**STATED PROBLEM**: Find each line with the word "rigid" in it, then give the total alone.

**WORKING DATA**:
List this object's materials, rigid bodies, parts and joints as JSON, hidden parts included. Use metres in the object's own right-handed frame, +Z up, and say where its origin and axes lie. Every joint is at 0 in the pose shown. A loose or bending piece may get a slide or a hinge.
--
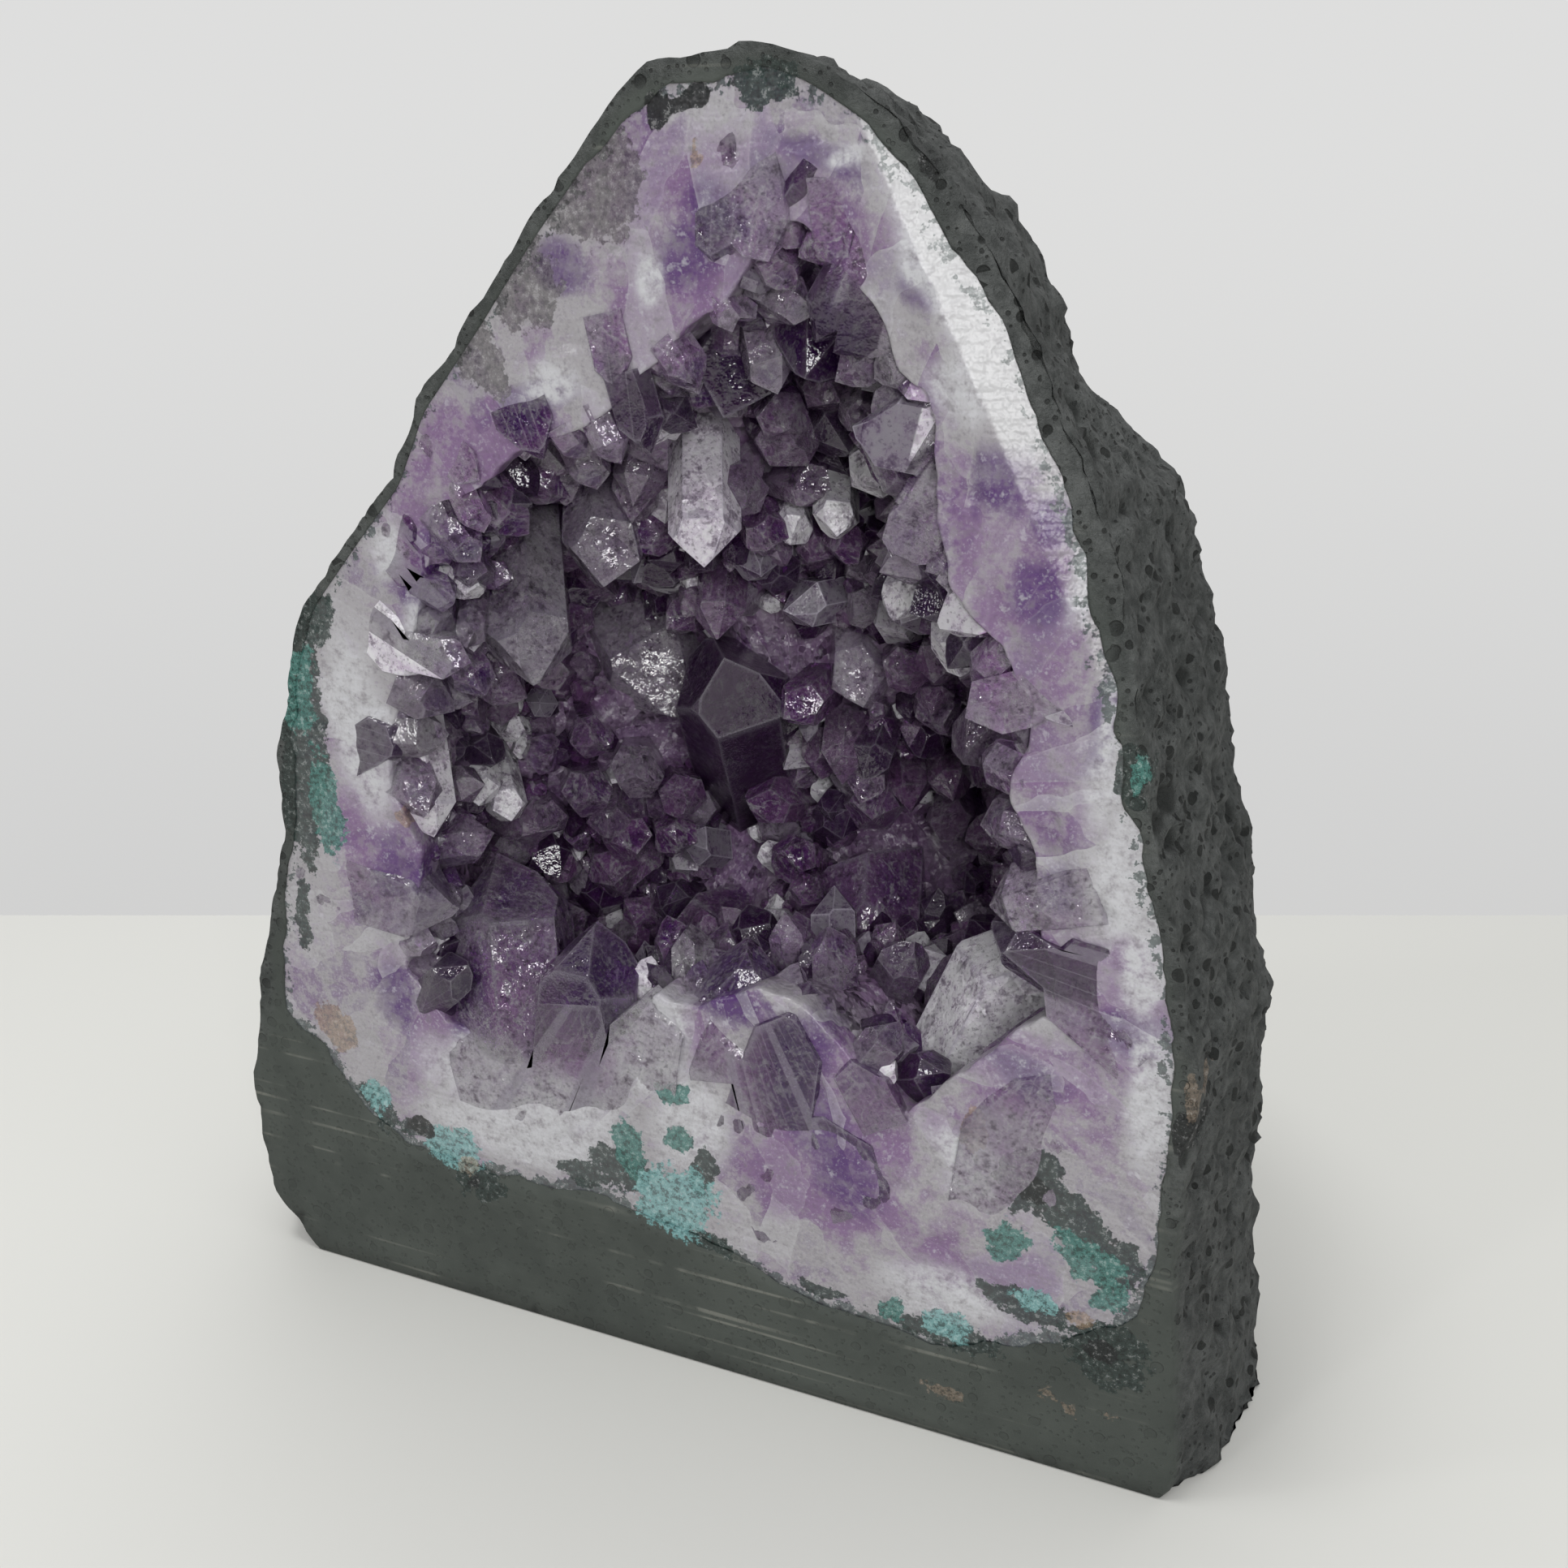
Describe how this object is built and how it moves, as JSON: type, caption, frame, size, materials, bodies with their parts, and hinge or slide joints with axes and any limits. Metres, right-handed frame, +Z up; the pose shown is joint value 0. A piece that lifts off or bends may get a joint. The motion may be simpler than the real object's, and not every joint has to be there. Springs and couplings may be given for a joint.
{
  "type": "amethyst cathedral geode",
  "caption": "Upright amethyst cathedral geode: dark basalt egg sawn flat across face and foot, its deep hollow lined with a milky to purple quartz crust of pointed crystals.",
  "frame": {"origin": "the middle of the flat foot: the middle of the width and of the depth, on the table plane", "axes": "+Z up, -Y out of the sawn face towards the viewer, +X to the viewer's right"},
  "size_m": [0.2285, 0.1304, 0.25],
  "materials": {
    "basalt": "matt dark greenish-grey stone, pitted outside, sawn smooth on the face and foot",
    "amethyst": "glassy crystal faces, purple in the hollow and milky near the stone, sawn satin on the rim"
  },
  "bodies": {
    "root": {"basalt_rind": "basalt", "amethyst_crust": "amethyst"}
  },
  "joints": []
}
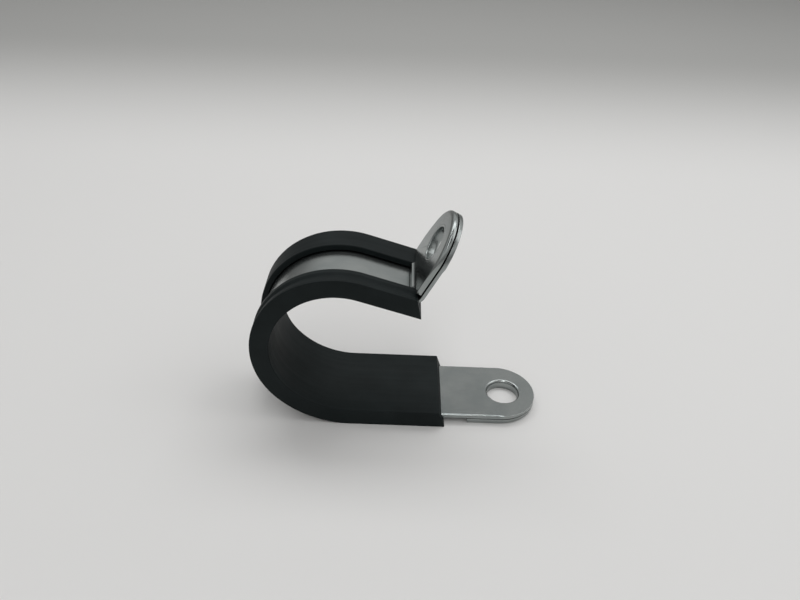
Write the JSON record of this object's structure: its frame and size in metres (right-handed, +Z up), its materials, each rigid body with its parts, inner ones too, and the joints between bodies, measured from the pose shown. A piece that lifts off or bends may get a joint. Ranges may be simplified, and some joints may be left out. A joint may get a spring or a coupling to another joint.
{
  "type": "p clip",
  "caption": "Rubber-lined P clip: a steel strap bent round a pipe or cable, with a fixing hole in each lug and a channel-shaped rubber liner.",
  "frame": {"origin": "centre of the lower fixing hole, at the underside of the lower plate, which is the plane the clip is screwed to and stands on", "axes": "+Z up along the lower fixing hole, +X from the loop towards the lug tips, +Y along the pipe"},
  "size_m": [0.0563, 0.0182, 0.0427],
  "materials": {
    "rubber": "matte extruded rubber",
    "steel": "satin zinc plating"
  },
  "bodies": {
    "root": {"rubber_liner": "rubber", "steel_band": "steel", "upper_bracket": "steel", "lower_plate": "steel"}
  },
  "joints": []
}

**IN RESPONSE**: 2